Three plays later, New England settled for a field goal to get to 23-16.
″ I thought it was a touchdown,” Harry said. “I’m pretty sure everyone else saw it was a touchdown.”
Boger told a pool reporter after the game that the covering official on the Harry play was blocked out by defenders.
“The downfield official who was on the goal line and looking back toward the field of play had that he stepped out at the 3-yard line,” Boger said. “So, they got together and conferred on that. The final ruling was that he was out of bounds at the 3-yard line.”
Because all scoring plays are reviewed, a ruling of touchdown would have ultimately gotten the call right, but Boger said he wasn’t inclined to overrule his crewmates to get to the fail-safe automatic review.
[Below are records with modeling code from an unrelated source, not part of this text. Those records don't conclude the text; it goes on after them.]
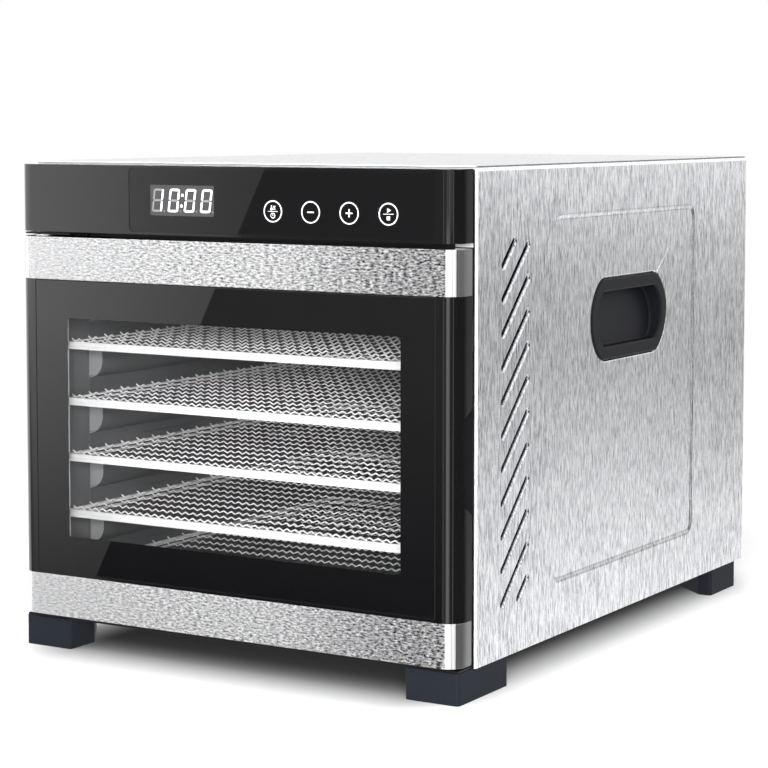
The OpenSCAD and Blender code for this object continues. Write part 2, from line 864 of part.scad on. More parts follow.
// Outline of the door and the fascia seen from above, drawn in smaller by inset at front and ends
module front_outline(inset, y_end) {
  r = front_r - inset;
  x = x_front - inset;
  translate([-(x - r), y_front + inset]) square([2 * (x - r), y_end - y_front - inset]);
  translate([-x, y_pivot]) square([2 * x, y_end - y_pivot]);
  intersection() {
    for (side = [-1, 1])
      translate([side * x_pivot, y_pivot]) circle(r);
    translate([-x_front, y_front]) square([2 * x_front, y_end - y_front]);
  }
}

module control_fascia() {
  y_step = y_shell - fascia_gap;
  x_plug = x_side - hem_t - plug_gap;
  z1 = z_fascia + fascia_h;
  color("#17181a") difference() {
    union() {
      translate([0, 0, z_fascia]) linear_extrude(fascia_h) front_outline(0, y_step);
      box([-x_plug, y_step - eps, z_fascia], [x_plug, y_frame, z1 - hem_t]);
    }
    translate([0, 0, z_fascia + fascia_wall]) linear_extrude(fascia_h - 2 * fascia_wall - hem_t)
      intersection() {
        front_outline(fascia_wall, y_frame + cut);
        translate([-x_plug + fascia_wall, y_front]) square([2 * (x_plug - fascia_wall), total_d]);
      }
    along_y(y_front - cut, panel_t + cut) panel_outline(glass_clear);
    along_y(y_front - cut, panel_t + fascia_wall + 2 * cut) panel_outline(-panel_ledge);
  }
}

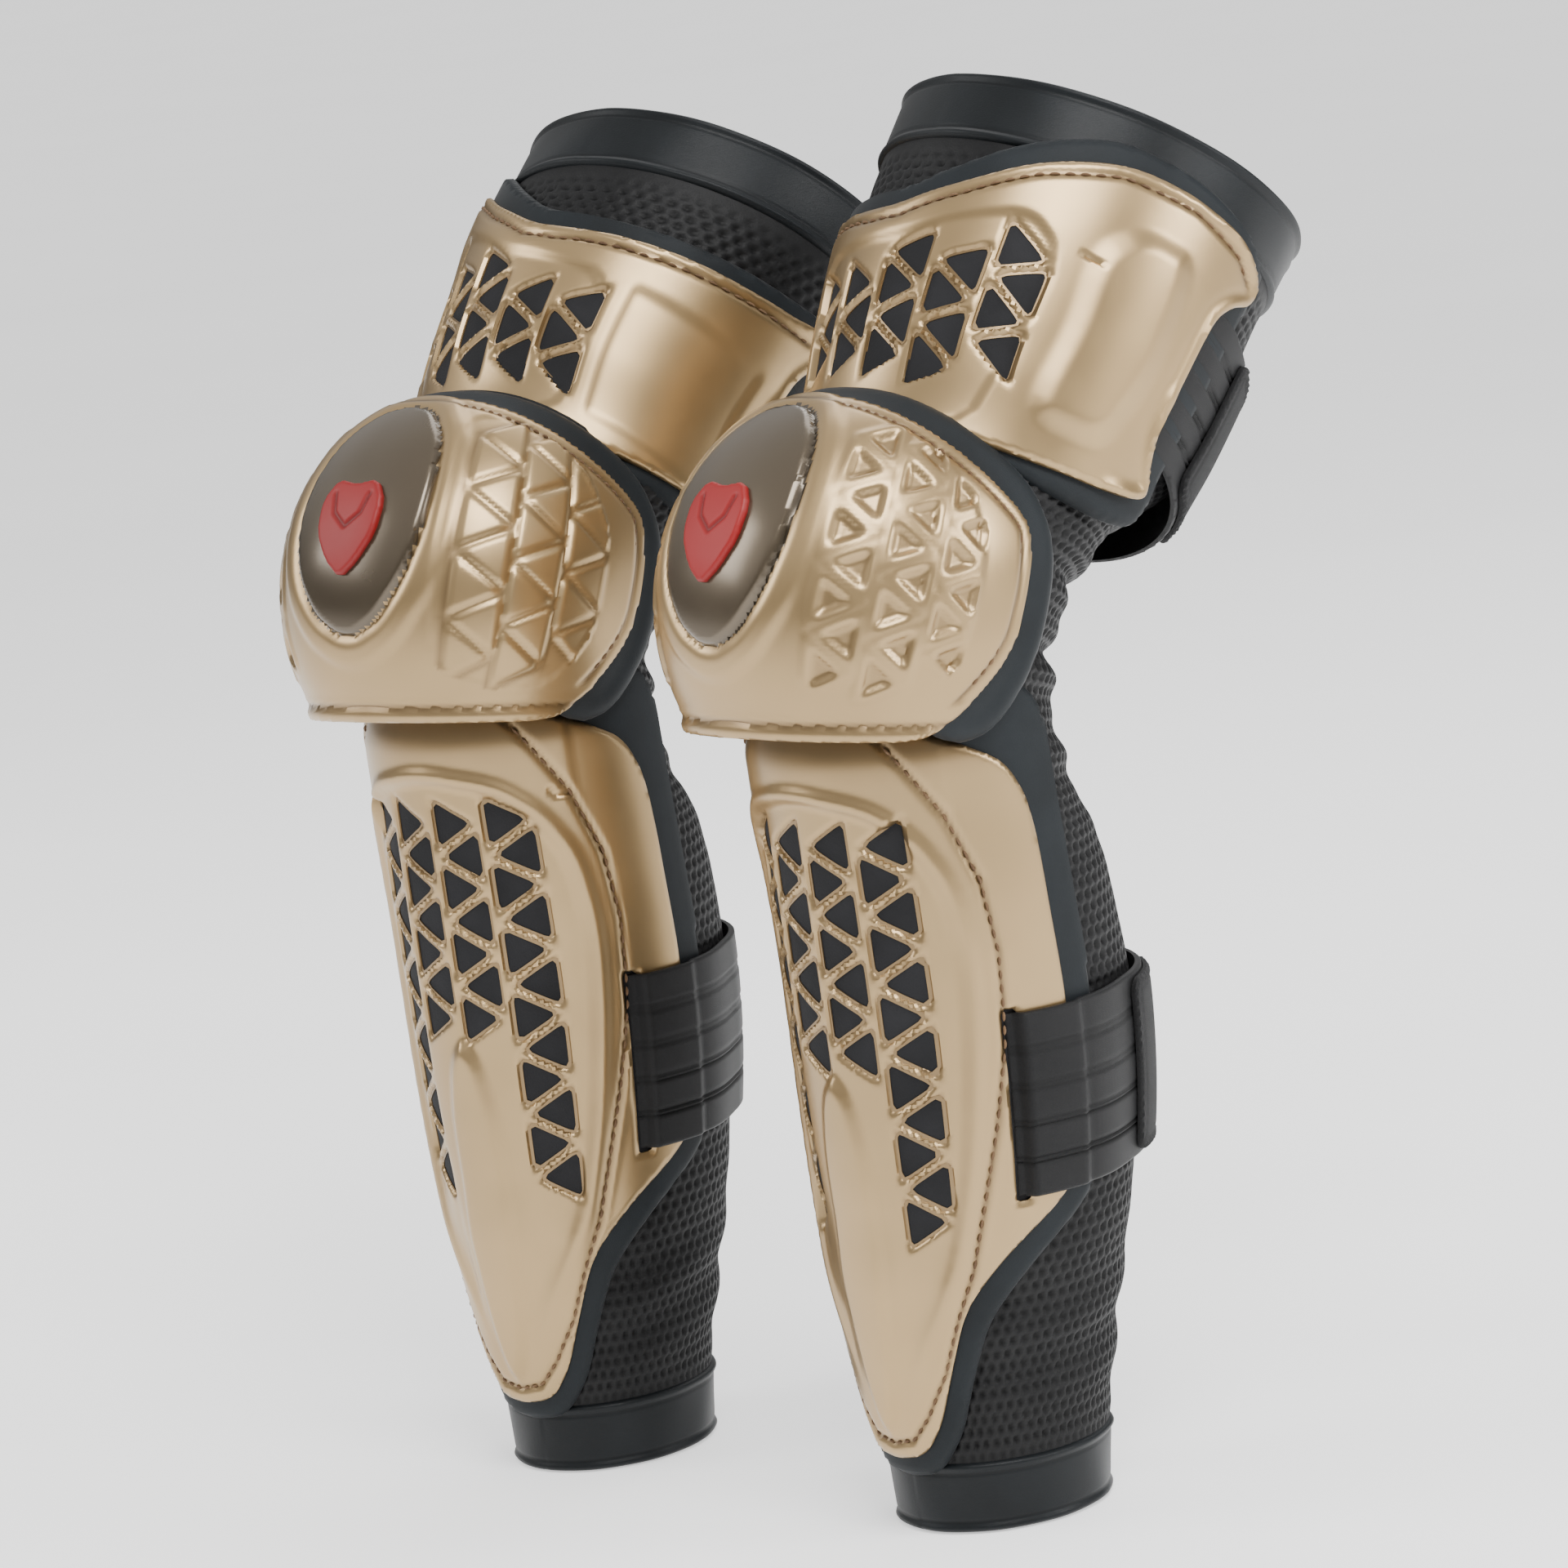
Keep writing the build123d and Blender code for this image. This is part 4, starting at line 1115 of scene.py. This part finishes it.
def area_light(name, azimuth, rise, distance, size, power):
    a, e = math.radians(azimuth), math.radians(rise)
    back = np.array([math.sin(a) * math.cos(e), -math.cos(a) * math.cos(e), math.sin(e)])
    light = bpy.data.lights.new(name, "AREA")
    light.energy, light.size = power, size
    lamp = bpy.data.objects.new(name, light)
    lamp.location = np.array(TARGET) + back * distance
    lamp.rotation_euler = Vector(-back).to_track_quat("-Z", "Y").to_euler()
    bpy.context.scene.collection.objects.link(lamp)


def camera():
    a, e = math.radians(CAMERA_AZIMUTH), math.radians(CAMERA_RISE)
    back = Vector((math.sin(a) * math.cos(e), -math.cos(a) * math.cos(e), math.sin(e)))
    data = bpy.data.cameras.new("camera")
    data.sensor_width = SENSOR
    data.lens = PIXELS_PER_METRE * CAMERA_DISTANCE / IMAGE_WIDTH * SENSOR
    cam = bpy.data.objects.new("camera", data)
    cam.location = Vector(TARGET) + back * CAMERA_DISTANCE
    turn = (-back).to_track_quat("-Z", "Y")
    cam.rotation_mode = "QUATERNION"
    cam.rotation_quaternion = turn @ Quaternion((0, 0, 1), math.radians(-CAMERA_ROLL))
    data.clip_start, data.clip_end = 0.05, 60.0
    bpy.context.scene.collection.objects.link(cam)
    bpy.context.scene.camera = cam


def world():
    """A soft studio: bright above, darker round the horizon so that the metal shows its shape."""
    w = bpy.data.worlds.new("studio")
    bpy.context.scene.world = w
    w.use_nodes = True
    nodes, links = w.node_tree.nodes, w.node_tree.links
    where = nodes.new("ShaderNodeTexCoord")
    parts = nodes.new("ShaderNodeSeparateXYZ")
    ramp = nodes.new("ShaderNodeValToRGB")
    ramp.color_ramp.elements[0].position, ramp.color_ramp.elements[1].position = 0.05, 0.55
    ramp.color_ramp.elements[0].color, ramp.color_ramp.elements[1].color = (0.10, 0.10, 0.10, 1), (1, 1, 1, 1)
    links.new(where.outputs["Generated"], parts.inputs["Vector"])
    links.new(parts.outputs["Z"], ramp.inputs["Fac"])
    links.new(ramp.outputs["Color"], nodes["Background"].inputs["Color"])
    nodes["Background"].inputs["Strength"].default_value = 0.75


floor()
world()
area_light("key", 62, 50, 1.8, 0.9, 32)
area_light("side", 112, 18, 1.8, 0.6, 16)
area_light("rim", -45, 30, 2.0, 0.8, 14)
area_light("behind", 200, 50, 2.0, 1.4, 18)
camera()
“Those two officials who are covering it, they look at it in real-time,” Boger said. “This case was unique in that the guy who would have ruled touchdown had him short. So maybe if the ruling official on the goal line had a touchdown, we could have gotten into that, but he thought that that guy stepped out of bounds. The goal line wasn’t in the play.”
3. Officials missed a defensive pass interference by cornerback Kendall Fuller on a deep pass to Phillip Dorsett with 3½ minutes remaining that would have spotted the ball at the Kansas City 6. The non-call brought up fourth-and-6 at the Kansas City 29 and Brady scrambled for 17 yards for a first down.
But on fourth-and-3 from the Kansas City 5-yard line, Bashaud Breeland expertly defended Brady’s pass to Julian Edelman in the end zone and knocked it away.
Brady’s 169 yards passing were his second-fewest this season, and the Patriots’ 21-game home winning streak, tied for longest in franchise history, was also finished.
Boger only addressed Harry’s TD-that-wasn’t after the game, not Kelce’s fumble, the uncalled pass interference or Donte Hightower’s late shove that sent Patrick Mahomes tumbling into the team’s coolers that drew no flag.